**GOAL**
Copy each line that has the string "from" somewhere in it.

**DATA PROVIDED**
>> start

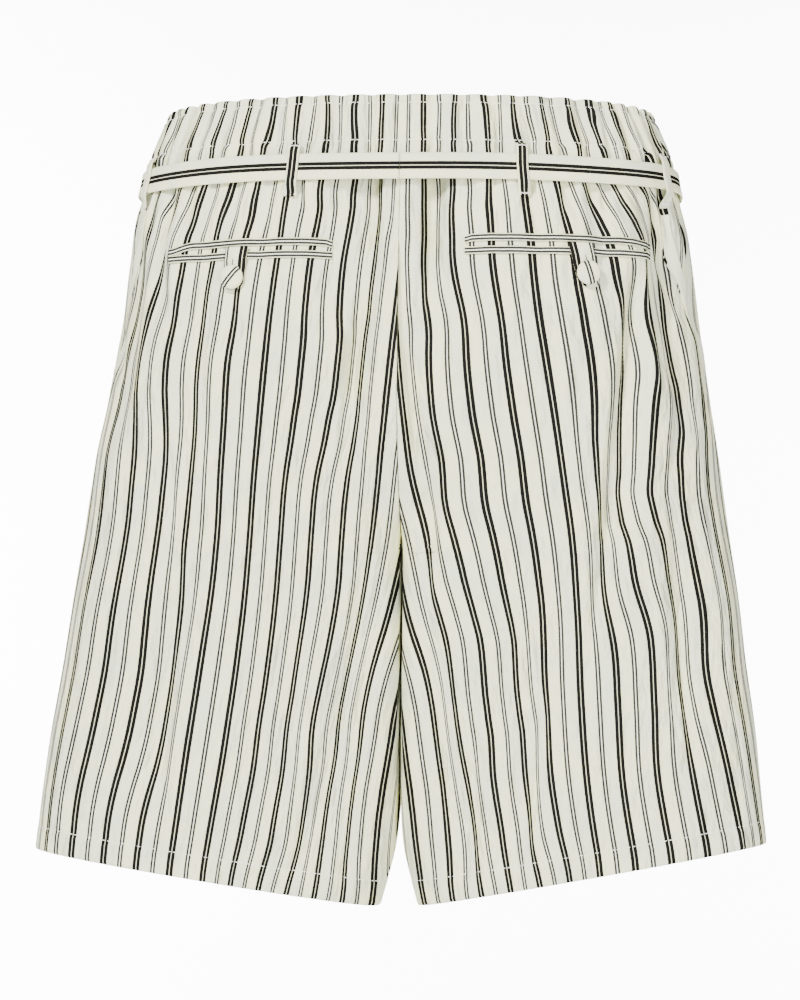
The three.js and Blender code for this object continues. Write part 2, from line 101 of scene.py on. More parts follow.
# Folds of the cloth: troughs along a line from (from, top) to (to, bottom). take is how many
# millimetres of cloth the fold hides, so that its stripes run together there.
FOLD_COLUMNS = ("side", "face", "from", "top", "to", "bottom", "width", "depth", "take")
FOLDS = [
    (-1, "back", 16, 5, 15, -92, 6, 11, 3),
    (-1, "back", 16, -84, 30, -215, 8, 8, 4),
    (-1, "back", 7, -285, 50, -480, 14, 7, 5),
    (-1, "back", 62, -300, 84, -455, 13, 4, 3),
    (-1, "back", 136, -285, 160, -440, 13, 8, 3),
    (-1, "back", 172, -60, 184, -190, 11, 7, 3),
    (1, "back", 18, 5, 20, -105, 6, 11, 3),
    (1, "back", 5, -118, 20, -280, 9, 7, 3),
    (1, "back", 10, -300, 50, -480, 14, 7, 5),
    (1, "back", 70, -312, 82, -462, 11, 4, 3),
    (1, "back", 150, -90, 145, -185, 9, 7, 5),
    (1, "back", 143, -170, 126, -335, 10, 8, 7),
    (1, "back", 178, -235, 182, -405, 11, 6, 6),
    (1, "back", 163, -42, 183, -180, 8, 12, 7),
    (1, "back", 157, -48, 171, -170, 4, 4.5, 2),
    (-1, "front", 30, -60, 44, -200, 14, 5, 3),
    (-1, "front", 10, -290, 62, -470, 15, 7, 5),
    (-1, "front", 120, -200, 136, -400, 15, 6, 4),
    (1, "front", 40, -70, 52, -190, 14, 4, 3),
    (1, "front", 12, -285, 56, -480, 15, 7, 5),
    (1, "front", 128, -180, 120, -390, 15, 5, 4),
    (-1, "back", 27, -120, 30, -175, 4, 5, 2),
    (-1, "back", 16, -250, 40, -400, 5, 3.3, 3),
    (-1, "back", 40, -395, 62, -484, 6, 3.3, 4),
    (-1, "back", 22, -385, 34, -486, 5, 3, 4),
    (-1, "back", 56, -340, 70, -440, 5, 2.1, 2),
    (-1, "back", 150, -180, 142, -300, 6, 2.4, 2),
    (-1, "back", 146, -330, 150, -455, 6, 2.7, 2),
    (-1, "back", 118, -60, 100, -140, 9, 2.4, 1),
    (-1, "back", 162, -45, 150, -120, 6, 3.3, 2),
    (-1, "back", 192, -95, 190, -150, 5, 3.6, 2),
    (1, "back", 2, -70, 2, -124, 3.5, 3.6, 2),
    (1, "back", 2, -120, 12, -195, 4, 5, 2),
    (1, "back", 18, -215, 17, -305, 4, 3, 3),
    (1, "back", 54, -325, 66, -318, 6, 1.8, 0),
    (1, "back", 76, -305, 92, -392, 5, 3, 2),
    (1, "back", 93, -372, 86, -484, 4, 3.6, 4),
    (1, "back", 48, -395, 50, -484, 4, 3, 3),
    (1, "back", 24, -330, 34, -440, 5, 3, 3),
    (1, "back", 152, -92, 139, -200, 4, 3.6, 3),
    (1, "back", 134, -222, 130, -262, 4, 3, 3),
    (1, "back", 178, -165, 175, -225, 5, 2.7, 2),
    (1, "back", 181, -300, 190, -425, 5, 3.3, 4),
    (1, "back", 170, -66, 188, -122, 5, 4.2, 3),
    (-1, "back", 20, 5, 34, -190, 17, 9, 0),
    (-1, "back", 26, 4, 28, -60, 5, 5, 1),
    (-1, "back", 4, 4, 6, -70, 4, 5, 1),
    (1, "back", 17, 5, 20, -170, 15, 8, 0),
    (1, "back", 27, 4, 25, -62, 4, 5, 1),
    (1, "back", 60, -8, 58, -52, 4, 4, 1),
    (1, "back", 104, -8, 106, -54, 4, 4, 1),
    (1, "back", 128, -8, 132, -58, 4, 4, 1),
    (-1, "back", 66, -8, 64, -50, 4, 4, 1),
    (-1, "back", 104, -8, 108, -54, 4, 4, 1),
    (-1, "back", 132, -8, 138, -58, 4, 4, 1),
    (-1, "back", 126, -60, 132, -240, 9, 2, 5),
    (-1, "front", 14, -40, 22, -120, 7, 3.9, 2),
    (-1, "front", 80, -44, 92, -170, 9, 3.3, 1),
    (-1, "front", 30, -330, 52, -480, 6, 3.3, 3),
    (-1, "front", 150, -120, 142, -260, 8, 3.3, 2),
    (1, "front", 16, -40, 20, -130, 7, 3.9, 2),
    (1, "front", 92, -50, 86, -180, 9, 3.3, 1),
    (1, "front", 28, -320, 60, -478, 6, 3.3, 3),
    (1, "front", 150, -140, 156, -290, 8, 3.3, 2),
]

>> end

**RESULT**
The three.js and Blender code for this object continues. Write part 2, from line 101 of scene.py on. More parts follow.
# Folds of the cloth: troughs along a line from (from, top) to (to, bottom). take is how many
FOLD_COLUMNS = ("side", "face", "from", "top", "to", "bottom", "width", "depth", "take")